Roma

Il Lazio vede doppio: in trent’anni il «boom» dei parti gemellari

Gemelli, che passione! I parti plurimi viaggiano con il vento in poppa negli ospedali e cliniche della regione. Ogni anno ne vengono «sfornati» in tutto il Lazio ben 1700, con il Policlinico Umberto I che da solo ne registra 60. Per cogliere la parabola ascendente di parti gemellari che sta caratterizzando la nostra regione, basta osservare le cifre in termini percentuali, fornite nel corso del convegno «I Gemelli in età pediatrica: Epidemiologia, Clinica e Psicologia», tenutosi ieri all’Istituto Superiore di Sanità: dall’1,4 per cento del 1982 si è passati al 3,08 per cento su oltre 53mila nati del 2007. «La percentuale dei nati da parti plurimi è salita progressivamente negli ultimi 30 anni per il ricorso sempre più frequente a tecniche di procreazione medicalmente assistita - spiega il professor Mario De Curtis, Direttore dell’Unità di Neonatologia e Terapia Intensiva Neonatale all’Umberto I e Ordinario di Pediatria alla Sapienza - È aumentato anche il numero dei nati da parto trigemino e superiore. Per 1000 nati vivi si è verificato un incremento da un valore di 1 nel 2000 ad un valore di 1,4 nel 2008. Oggi questi bambini rappresentano circa il 4 per cento del totale dei nati da parto plurimo».
Si è registrato negli ultimi anni anche un incremento dell’età materna avanzata che viene sempre più associata ad una gravidanza plurima. La quota di nascite gemellari nel Lazio da donne con più di 35 anni è passata dal 9 per cento del 1982 al 34 per cento del 2008. E i gemelli «affollano» in misura sempre maggiore i reparti di terapia intensiva per i nati prematuramente, raggiungendo la ragguardevole cifra del 50 per cento dei bambini partoriti tra le 28 e le 31 settimane. Quest’ultimo dato solleva un problema serio. Visto l’aumento del numero e della sopravvivenza dei gemelli, spesso accade che nei reparti di neonatologia del Lazio venga ricoverato un numero di neonati superiore ai posti disponibili. In tutta la regione mancano circa 20 posti di terapia intensiva. Di conseguenza chi nasce prematuro non può essere curato nella struttura dov’è avvenuto il parto, ma deve essere trasferito altrove con aumento del rischio di morte.
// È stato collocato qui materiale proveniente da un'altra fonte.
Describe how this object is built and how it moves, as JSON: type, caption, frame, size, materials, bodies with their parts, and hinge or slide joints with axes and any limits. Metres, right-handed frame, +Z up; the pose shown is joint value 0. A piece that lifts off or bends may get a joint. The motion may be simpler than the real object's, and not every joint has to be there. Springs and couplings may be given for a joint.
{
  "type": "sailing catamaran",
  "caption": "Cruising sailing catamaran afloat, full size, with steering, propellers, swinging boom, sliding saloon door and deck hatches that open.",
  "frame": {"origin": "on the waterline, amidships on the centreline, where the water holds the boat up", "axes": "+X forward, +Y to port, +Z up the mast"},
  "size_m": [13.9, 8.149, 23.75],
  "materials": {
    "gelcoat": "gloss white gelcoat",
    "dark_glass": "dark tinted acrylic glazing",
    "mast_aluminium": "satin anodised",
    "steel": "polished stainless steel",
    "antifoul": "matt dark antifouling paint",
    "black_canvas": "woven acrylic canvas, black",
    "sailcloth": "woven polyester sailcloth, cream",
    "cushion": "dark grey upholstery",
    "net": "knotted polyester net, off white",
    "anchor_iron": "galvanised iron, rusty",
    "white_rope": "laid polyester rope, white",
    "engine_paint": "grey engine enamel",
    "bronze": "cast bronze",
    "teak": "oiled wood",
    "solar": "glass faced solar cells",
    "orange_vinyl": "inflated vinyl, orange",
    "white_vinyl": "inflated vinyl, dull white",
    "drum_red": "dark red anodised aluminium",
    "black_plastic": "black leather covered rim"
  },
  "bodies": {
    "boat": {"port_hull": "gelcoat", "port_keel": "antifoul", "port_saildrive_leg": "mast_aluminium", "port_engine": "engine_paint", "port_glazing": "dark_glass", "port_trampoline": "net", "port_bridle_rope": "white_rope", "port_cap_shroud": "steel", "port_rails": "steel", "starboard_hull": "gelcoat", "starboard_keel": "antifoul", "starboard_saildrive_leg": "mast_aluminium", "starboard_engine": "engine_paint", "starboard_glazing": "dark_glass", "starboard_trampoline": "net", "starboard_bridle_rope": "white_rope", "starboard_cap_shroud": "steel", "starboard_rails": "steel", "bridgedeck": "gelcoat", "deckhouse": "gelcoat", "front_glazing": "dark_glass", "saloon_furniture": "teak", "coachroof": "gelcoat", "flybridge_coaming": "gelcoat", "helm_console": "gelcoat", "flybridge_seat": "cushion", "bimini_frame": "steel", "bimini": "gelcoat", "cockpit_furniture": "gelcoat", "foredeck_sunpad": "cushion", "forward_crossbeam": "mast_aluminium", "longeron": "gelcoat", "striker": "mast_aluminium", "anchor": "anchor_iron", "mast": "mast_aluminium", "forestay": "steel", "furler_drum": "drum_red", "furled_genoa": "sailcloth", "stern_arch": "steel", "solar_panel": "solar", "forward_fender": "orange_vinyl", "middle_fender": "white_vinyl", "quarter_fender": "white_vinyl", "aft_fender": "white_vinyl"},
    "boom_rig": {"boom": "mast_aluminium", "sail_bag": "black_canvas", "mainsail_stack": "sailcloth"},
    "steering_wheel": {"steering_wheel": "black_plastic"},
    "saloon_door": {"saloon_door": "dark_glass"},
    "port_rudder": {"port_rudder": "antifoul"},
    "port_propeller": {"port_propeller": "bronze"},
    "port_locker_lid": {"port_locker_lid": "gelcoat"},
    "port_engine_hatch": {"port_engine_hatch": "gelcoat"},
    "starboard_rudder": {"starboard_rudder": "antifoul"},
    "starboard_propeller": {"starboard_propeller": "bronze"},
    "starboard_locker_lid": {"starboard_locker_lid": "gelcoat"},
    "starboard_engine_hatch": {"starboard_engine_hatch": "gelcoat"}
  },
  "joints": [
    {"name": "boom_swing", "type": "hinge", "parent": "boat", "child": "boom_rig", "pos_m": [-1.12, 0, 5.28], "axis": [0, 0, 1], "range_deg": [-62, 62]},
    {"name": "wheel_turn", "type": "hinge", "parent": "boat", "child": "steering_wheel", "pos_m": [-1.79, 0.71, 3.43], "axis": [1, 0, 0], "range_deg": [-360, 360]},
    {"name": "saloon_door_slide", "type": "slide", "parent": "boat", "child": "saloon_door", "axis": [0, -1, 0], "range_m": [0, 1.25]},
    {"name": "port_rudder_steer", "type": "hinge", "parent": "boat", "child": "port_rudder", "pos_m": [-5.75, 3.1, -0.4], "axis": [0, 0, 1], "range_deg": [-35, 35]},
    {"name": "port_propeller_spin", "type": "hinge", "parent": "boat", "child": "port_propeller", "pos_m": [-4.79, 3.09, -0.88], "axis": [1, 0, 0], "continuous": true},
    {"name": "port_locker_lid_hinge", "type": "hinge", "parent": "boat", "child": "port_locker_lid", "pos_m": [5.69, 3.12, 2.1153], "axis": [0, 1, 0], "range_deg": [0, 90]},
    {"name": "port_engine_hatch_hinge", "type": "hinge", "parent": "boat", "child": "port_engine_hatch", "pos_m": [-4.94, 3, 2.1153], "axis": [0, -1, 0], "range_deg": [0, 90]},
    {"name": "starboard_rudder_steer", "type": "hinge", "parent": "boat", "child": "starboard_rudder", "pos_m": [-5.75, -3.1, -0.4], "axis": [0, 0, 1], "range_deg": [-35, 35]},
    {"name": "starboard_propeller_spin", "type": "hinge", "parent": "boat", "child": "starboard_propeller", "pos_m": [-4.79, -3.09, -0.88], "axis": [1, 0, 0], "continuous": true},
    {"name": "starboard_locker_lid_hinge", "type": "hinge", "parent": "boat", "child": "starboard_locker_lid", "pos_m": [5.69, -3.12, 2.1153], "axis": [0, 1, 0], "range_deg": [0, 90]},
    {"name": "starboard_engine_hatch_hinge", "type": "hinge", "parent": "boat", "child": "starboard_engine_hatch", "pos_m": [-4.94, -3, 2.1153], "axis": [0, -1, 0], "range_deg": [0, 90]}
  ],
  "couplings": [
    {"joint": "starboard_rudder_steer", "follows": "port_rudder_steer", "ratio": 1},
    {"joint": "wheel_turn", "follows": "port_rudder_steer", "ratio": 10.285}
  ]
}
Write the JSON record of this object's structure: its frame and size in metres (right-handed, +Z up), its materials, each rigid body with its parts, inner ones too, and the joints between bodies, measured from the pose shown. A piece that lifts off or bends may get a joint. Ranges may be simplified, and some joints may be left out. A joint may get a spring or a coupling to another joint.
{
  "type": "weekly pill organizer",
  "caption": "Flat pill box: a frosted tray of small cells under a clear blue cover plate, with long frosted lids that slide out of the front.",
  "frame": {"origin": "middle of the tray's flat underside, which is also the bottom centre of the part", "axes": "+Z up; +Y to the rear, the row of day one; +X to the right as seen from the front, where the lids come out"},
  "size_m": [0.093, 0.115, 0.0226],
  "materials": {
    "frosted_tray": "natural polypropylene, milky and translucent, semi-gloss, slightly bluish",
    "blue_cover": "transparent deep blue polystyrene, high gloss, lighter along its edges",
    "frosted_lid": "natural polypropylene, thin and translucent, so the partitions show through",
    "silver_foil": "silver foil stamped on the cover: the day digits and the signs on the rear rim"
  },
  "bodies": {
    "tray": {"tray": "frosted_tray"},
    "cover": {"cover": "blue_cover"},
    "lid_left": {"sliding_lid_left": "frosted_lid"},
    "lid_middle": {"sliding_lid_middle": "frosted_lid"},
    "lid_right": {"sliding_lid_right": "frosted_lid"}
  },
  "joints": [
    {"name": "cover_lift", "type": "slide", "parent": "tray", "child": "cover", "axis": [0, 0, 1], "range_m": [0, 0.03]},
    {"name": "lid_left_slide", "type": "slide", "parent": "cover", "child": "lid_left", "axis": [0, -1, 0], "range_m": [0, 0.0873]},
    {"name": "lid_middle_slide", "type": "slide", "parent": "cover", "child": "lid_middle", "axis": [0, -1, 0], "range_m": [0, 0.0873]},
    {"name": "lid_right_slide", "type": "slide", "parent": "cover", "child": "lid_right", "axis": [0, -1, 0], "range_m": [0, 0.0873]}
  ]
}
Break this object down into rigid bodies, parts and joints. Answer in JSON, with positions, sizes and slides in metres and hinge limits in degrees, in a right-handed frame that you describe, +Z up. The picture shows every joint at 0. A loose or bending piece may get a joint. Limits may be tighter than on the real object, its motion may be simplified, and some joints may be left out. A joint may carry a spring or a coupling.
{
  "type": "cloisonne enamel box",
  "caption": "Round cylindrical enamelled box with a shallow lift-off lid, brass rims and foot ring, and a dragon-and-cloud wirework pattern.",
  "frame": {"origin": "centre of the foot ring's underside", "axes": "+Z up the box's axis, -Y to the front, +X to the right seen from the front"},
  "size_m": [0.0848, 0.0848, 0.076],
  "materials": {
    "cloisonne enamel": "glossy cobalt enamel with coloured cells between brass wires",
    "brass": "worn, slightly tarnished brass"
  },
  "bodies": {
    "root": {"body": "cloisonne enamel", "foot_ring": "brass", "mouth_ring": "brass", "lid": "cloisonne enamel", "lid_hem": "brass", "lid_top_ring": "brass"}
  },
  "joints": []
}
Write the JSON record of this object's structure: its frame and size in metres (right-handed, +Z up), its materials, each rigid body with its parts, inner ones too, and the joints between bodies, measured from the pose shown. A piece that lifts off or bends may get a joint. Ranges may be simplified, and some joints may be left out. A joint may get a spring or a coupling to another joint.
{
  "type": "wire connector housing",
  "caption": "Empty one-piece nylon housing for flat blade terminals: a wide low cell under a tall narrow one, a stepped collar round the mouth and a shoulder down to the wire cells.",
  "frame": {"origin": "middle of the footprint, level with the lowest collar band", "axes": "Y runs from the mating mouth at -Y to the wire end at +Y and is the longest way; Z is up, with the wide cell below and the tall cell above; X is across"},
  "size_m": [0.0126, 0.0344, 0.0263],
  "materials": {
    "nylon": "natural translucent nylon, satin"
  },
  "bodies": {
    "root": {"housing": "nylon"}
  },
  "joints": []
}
Dai dati forniti dall’Agenzia di Sanità Pubblica della Regione, il rischio di morte dei neonati con peso alla nascita inferiore a 1500 grammi - frequente nei gemelli - è più di 2 volte maggiore nei trasferiti rispetto ai curati nello stesso ospedale.

«Un miglioramento dell’assistenza dei nati prematuri potrebbe aversi con una più efficiente organizzazione delle cure perinatali, con una riduzione del numero delle piccole maternità e con il potenziamento del numero dei posti di Terapia Intensiva Neonatale» conclude il professor De Curtis.